Well, surprise, surprise: after a search of 4 or 5 years, I accepted the fact that there simply are no newer convertibles that  have the particular combination of attributes I wanted. There are beautiful cars out there, to be sure; I'm particularly attracted to the large Mercedes convertible. But none of those pretty cars, including especially the large Mercedes, have sufficient trunk room. Once you put the top down, an adequate stowage compartment becomes a slot for a briefcase. And other pretty convertibles start out with a too-small trunk.And others have cockpits so restrictive that I can barely slide under the steering wheel.

So last year I did some reflecting, and decided that, given the limited time I have left to do the kind of travelling I want (even though I'm still only 49 again), and the limited demands I make on my road car -- averaging 40 mph on back roads, even for days at a stretch, just isn't the sort of challenge a decent vehicle, even an old one, will succumb to -- I decided that what I need is another old sexy Jag. So I bought one, in January, in California. Drove it home just in time to beat the virus to South Texas. (Possibly worse.) And so it's been pretty much sitting in my driveway, laughing at me, as I cancel one planned trip after another, waiting for some place to go.


The New One

Enough. I can "social distance" as well in a car by myself as I can in my own neighbourhood. While in past travels I have occasionally met new people, and even developed a handful of good long-distance friendships with people from across the country, and renewed some old relationships, there's I see no reason why I should feel more at risk talking briefly to a masked hotel desk clerk or a waitress in a cafe in some remote hillside community in Kentucky than I already am when fondling groceries at the local supermarket, or having coffee and chilaquiles in the local taquería. So, why sit home?

And so, my county count will resume. Come Thursday, I'm heading out.

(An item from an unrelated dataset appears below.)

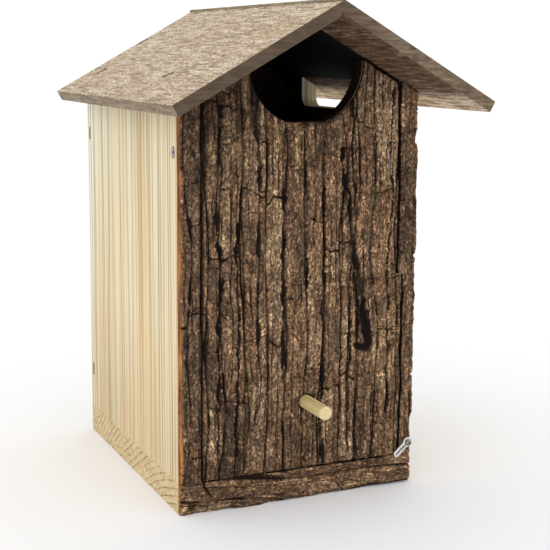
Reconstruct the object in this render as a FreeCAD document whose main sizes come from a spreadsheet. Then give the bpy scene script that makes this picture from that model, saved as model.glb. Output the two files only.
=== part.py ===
import FreeCAD, Part
import Sketcher
import os
from math import cos, radians, sin

# Wooden nest box with a gable roof and a bark-covered front that swings out on two screws.
# Frame: origin at the middle of the floor board's underside, +X to the right as seen from the
# front, +Y towards the back, +Z up. Lengths are in millimetres.

DIMENSIONS = {
    "box_width": 186,            # over the outer faces of the two side boards
    "box_depth": 219,            # front edge to back edge of the side boards
    "side_height": 295,          # top of a side board's outer face above the ground
    "board_thickness": 14,
    "floor_thickness": 22,
    "bark_thickness": 8,
    "roof_slope": 0.5635,        # rise over run
    "roof_thickness": 8.5,
    "front_overhang": 64,        # roof ahead of the side boards' front edges
    "eave_overhang": 24.5,       # along the slope, past the side board's outer face
    "ridge_lap": 2,              # the right panel runs this far past the middle
    "left_strip_width": 15.6,    # bark strip fixed to the left side board's front edge
    "seam_gap": 0.8,             # between the door's bark and the fixed bark
    "door_side_gap": 0.6,
    "door_top_gap": 2.6,
    "door_floor_gap": 0.8,
    "lap_width": 3.5,            # door bark in front of the right side board's edge
    "lap_top": 160,
    "lap_gap": 1.5,
    "cutter_rise": 80,           # openings are cut past the top of every board
    "entrance_radius": 44.5,
    "entrance_centre": 3.5,
    "entrance_height": 316.5,    # of the middle of the entrance's curve
    "entrance_flat": 15.5,         # half the width of the entrance's flat bottom
    "exit_width": 91,
    "exit_radius": 8,
    "exit_centre": 11,
    "exit_bottom": 278.5,
    "pivot_height": 255.5,
    "pivot_setback": 7,          # behind the side boards' front edges
    "pivot_radius": 2,
    "pivot_clearance": 0.05,
    "pivot_bite": 22,            # length of screw inside the door board
    "pivot_head_radius": 3.7,
    "pivot_head_thickness": 2.6,
    "pivot_head_recess": 0.5,
    "counterbore_radius": 4.3,
    "counterbore_depth": 3.2,
    "recess_width": 1.1,         # cross recess in the screw heads
    "recess_depth": 1.2,
    "recess_span": 1.1,          # length of a recess arm over the head's radius
    "head_taper": 0.8,           # radius under a screw's head over its radius on top
    "peg_radius": 5,
    "peg_centre": 4,
    "peg_height": 72.5,
    "peg_reach": 29,             # ahead of the bark
    "peg_socket": 12,            # blind hole in the door board
    "peg_round": 1.2,
    "peg_rim": 1,                # edges this near the peg's front are its rim
    "hanging_radius": 3,
    "hanging_height": 262,
    "latch_x": 87,
    "latch_height": 33,
    "latch_wire_radius": 1.1,
    "latch_play": 0.06,          # between the ring and the screw it turns on
    "latch_reach": 14,
    "latch_spread": 1.5,        # half the distance between the arm's two wires
    "latch_clearance": 0.1,      # ahead of the bark, and under the screw's head
    "latch_shank_radius": 1.6,
    "latch_head_radius": 2.6,
    "latch_head_thickness": 1.6,
    "latch_screw_length": 24,
    "staple_crown": 10,
    "staple_wire": 1.2,
    "roof_staple_leg": 13,       # short enough to end inside the side board
    "side_staple_leg": 18,
    "staple_proud": 0.4,
    "nail_radius": 1.25,
    "nail_head_radius": 3,
    "nail_head_thickness": 1,
    "nail_length": 48,
    "pin_radius": 0.7,
    "pin_head_radius": 1.3,
    "pin_head_thickness": 0.6,
    "pin_length": 20,
}
LATCH_ANGLE = 222  # of the arm as seen from the front, anticlockwise from +X

XY_PLANE, XZ_PLANE, YZ_PLANE = "XY_Plane", "XZ_Plane", "YZ_Plane"
HALF_TURN = "180"
ORIGIN_POINT = (-1, 1)
LINE_START, LINE_END, CIRCLE_CENTRE = 1, 2, 3

doc = FreeCAD.newDocument("nest_box")
sheet = doc.addObject("Spreadsheet::Sheet", "Dim")
for row, (word, size) in enumerate(DIMENSIONS.items(), start=1):
    sheet.set(f"A{row}", word)
    sheet.set(f"B{row}", str(size))
    sheet.setAlias(f"B{row}", word)
doc.recompute()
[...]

First I plan to drive the entire length of Natchez Trace Parkway (I've already driven most of it: 40 mph on a nice country road uninterrupted by cross-traffic for 8 hours), then I'm off for a wander through the backroads of Tennessee and Kentucky, visiting counties I've never been to before. (There are plenty in Kentucky, and I won't get to all of them; there are fewer in Tennessee, but I'll only get to about half of what's left.) Then, up into Ohio, where there are six counties I've never seen, all in the northwest part of that state, so I will get to all of them, and that will make Ohio the 32nd state that I finish with. I'll get to some counties in Indiana and Missouri on the way home, but again, won't finish with those. (I could, easily, if I was willing to take the time, but the Merseyside Derby is set to take place on Father's Day, and I want to be home in time to watch it with my wife. It matters, especially this year. Certainly more than a few additional counties in the midwest.)

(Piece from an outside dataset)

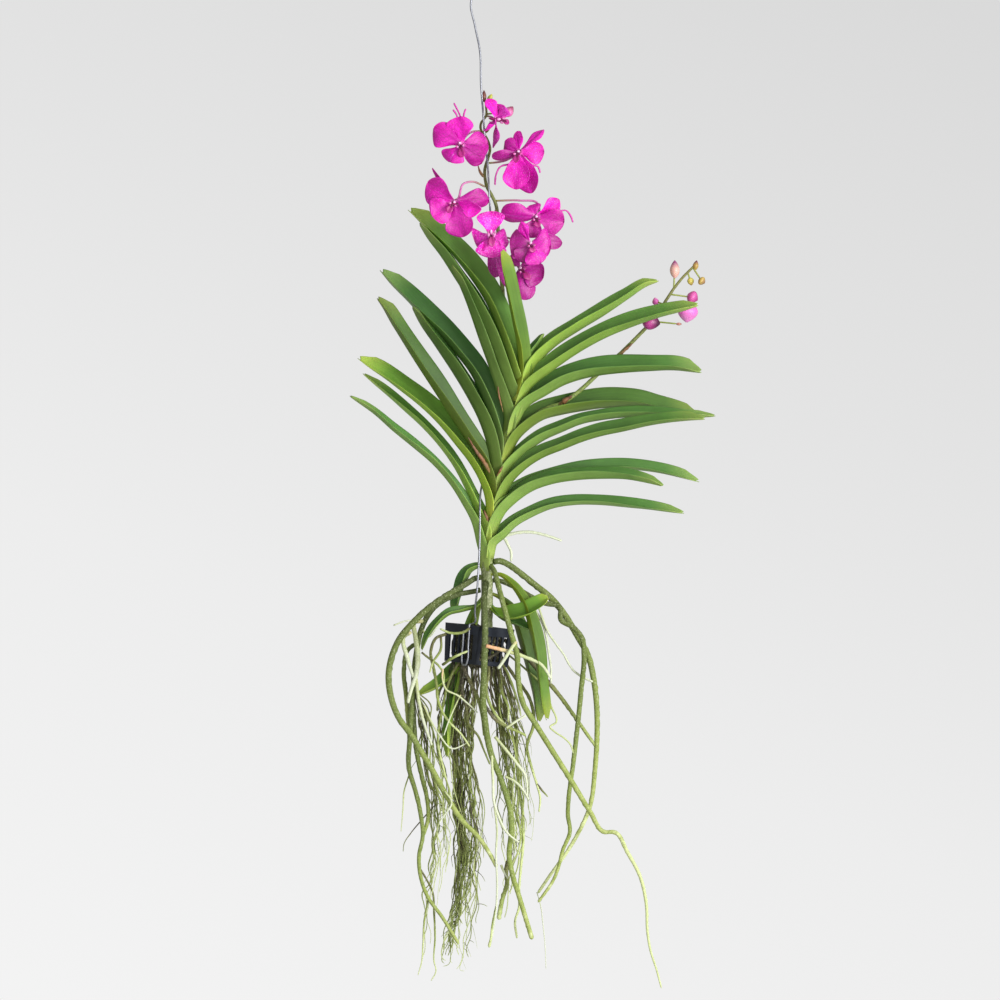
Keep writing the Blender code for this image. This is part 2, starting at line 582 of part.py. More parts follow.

In past years, I would post prolix accounts of my trips as I went along. (As here, for example.) That got inconvenient when I travelled with friends, as there was usually something more interesting to do than type all evening. So I just started posting links to the pictures I took that day. Then that got inconvenient, as technology issues often got in the way. So I switched to just posting links to the photo albums when I got home. Well, this time I'll be travelling alone again, so I figure to have not much else to do of an evening than post travelogues every evening, or at least most evenings, wifi permitting. That plan was threatened by the fact that both of my computers were out of action, one dead, one dying. But today my little Macbook Air was saved from the rubbish heap by the timely intercession of a not-too-inconveniently-located repair shop (and two hundred dollars), no thanks to Apple and its poorly designed website.* So I will have my little computer along, and my camera batteries are charging as I type, and maybe there will be something of interest to take a picture of, once I get to Natchez.

Stay tuned.
The County-Count Status Map (not totally up-to-date)

* for example: I forgot my Apple ID, so I clicked on the "forget?" link ... and the first thing it tells you to do is enter your Apple ID. Duh.